Extract exactly and only the lines of the data below, starting at the line with "Write part 3" and stopping after the final line.
BEGIN Supplied records
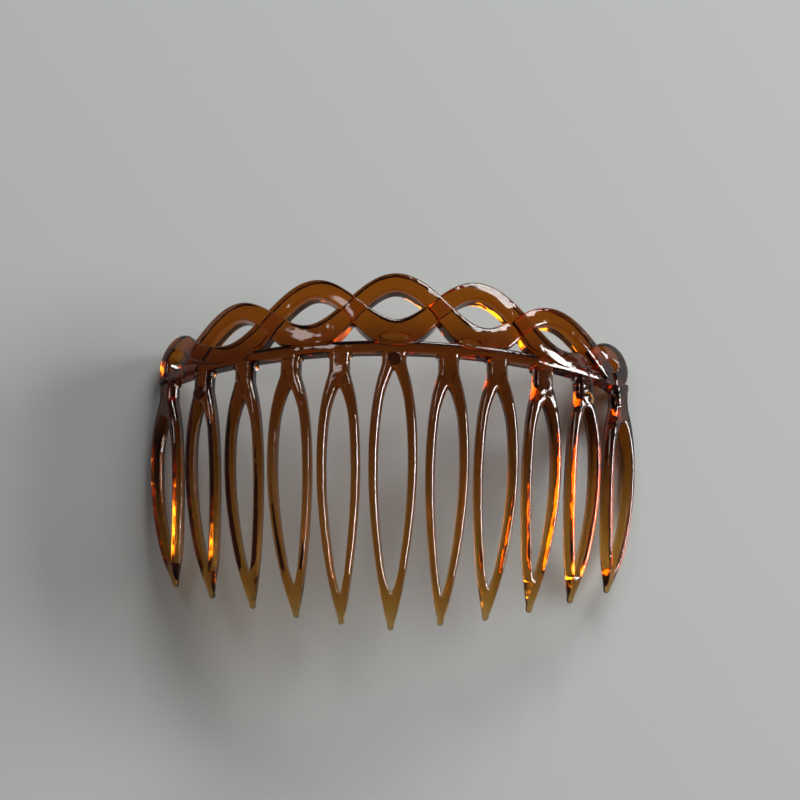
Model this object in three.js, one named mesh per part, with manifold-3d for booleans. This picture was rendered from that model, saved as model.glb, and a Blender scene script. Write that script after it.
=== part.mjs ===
// Side hair comb: a bowed spine with eleven loop teeth below it and an
// openwork two-strand twist above it.  Millimetres, +Z up.  The comb lies
// with its rounded face up and its teeth pointing along -Y.
//
// Everything is drawn on one curved sheet.  A place on it is given by
//   s  distance along the bow, from the middle of the comb,
//   t  distance up the comb from the underside of the spine (teeth are at -t),
//   n  height above the middle of the sheet, positive on the rounded face.
import * as THREE from 'three';
import { mergeVertices } from 'three/addons/utils/BufferGeometryUtils.js';
import Module from 'manifold-3d';

const wasm = await Module();
wasm.setup();

// ---- Driving dimensions -------------------------------------------------
const bowRadius = 48.6;          // bow of the comb from side to side
const crownRadius = 130;         // gentle curve from crest to tooth tips
const crownLine = -10;           // t where the sheet is highest
const joinGap = 0.15;            // clearance between neighbouring solids
const lieTilt = -0.0586;          // radians, how far the crest leans down when it lies

const toothCount = 11;
const centrePitch = 9.1;         // middle tooth to its neighbours
const sidePitch = 8.4;           // every other pair of teeth

// From the middle tooth outwards, one value for each pair of teeth.
const toothLength = [47, 45.9, 44.3, 41.8, 38.7, 35];
const toothWidth = [8.2, 7.4, 7.8, 7.1, 6.8, 7.1];
const slitStart = [2.8, 5.8, 5.3, 6.4, 5.7, 6.1];
const tipLength = [6.4, 5.1, 5.6, 5.8, 4.9, 4.2];

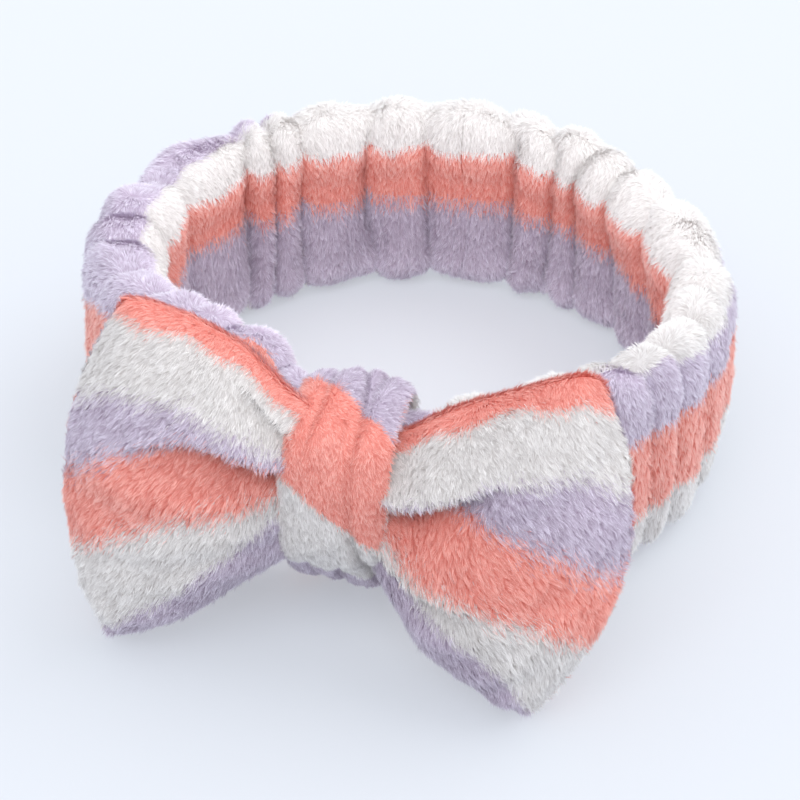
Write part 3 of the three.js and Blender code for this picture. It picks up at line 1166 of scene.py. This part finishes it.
@dataclass
class BowLoop:
    """A puffed loop of striped fleece on one side of the knot."""

    side: int
    stations: tuple[Station, ...]
    folds: tuple[Fold, ...]
    seed: int
    rows: int = 220
    columns: int = 300
    pile_length: float = 2.3 * MM
    lowest: float = 2.2
    flex_start: float = 11 * MM
    flex_end: float = 26 * MM
    name: str = field(init=False)

    BACK_BOUNDS = (0.05, 0.21, 0.38, 0.54, 0.70, 0.82, 0.96)

    def __post_init__(self) -> None:
        """Names the loop after its side."""
        self.name = "left" if self.side < 0 else "right"

    def build(self, centre_y: float) -> None:
        """Builds the loop's cloth and its pile.

        Args:
            centre_y: Where the middle of the ring lies, which the stations are measured from.
        """
        rng = np.random.default_rng(self.seed)
        skin = self._skin(centre_y, rng)
        cloth = self._cloth(skin)
        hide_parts(f"bow_loop_{self.name}")
        # The loops' pile gets a lower painted light level than the band's: painted shade over the whole
        # loop.
        pile = Pile(per_square_mm=20.0, width=0.125 * MM, lean=1.1, tuft=1.2 * MM, mingle=0.9 * MM,
                    swing=0.15, painted_glint=0.42, relief=0.35, painted_light_level=0.38)
        pieces = [cloth, *pile.grow(f"bow_pile_{self.name}", skin, rng)]
        for piece in pieces:
            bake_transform(piece)
            report(piece)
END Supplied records
Solution to the problem =
Write part 3 of the three.js and Blender code for this picture. It picks up at line 1166 of scene.py. This part finishes it.
@dataclass
class BowLoop:
    """A puffed loop of striped fleece on one side of the knot."""

    side: int
    stations: tuple[Station, ...]
    folds: tuple[Fold, ...]
    seed: int
    rows: int = 220
    columns: int = 300
    pile_length: float = 2.3 * MM
    lowest: float = 2.2
    flex_start: float = 11 * MM
    flex_end: float = 26 * MM
    name: str = field(init=False)

    BACK_BOUNDS = (0.05, 0.21, 0.38, 0.54, 0.70, 0.82, 0.96)

    def __post_init__(self) -> None:
        """Names the loop after its side."""
        self.name = "left" if self.side < 0 else "right"

    def build(self, centre_y: float) -> None:
        """Builds the loop's cloth and its pile.

        Args:
            centre_y: Where the middle of the ring lies, which the stations are measured from.
        """
        rng = np.random.default_rng(self.seed)
        skin = self._skin(centre_y, rng)
        cloth = self._cloth(skin)
        hide_parts(f"bow_loop_{self.name}")
        # The loops' pile gets a lower painted light level than the band's: painted shade over the whole
        # loop.
        pile = Pile(per_square_mm=20.0, width=0.125 * MM, lean=1.1, tuft=1.2 * MM, mingle=0.9 * MM,
                    swing=0.15, painted_glint=0.42, relief=0.35, painted_light_level=0.38)
        pieces = [cloth, *pile.grow(f"bow_pile_{self.name}", skin, rng)]
        for piece in pieces:
            bake_transform(piece)
            report(piece)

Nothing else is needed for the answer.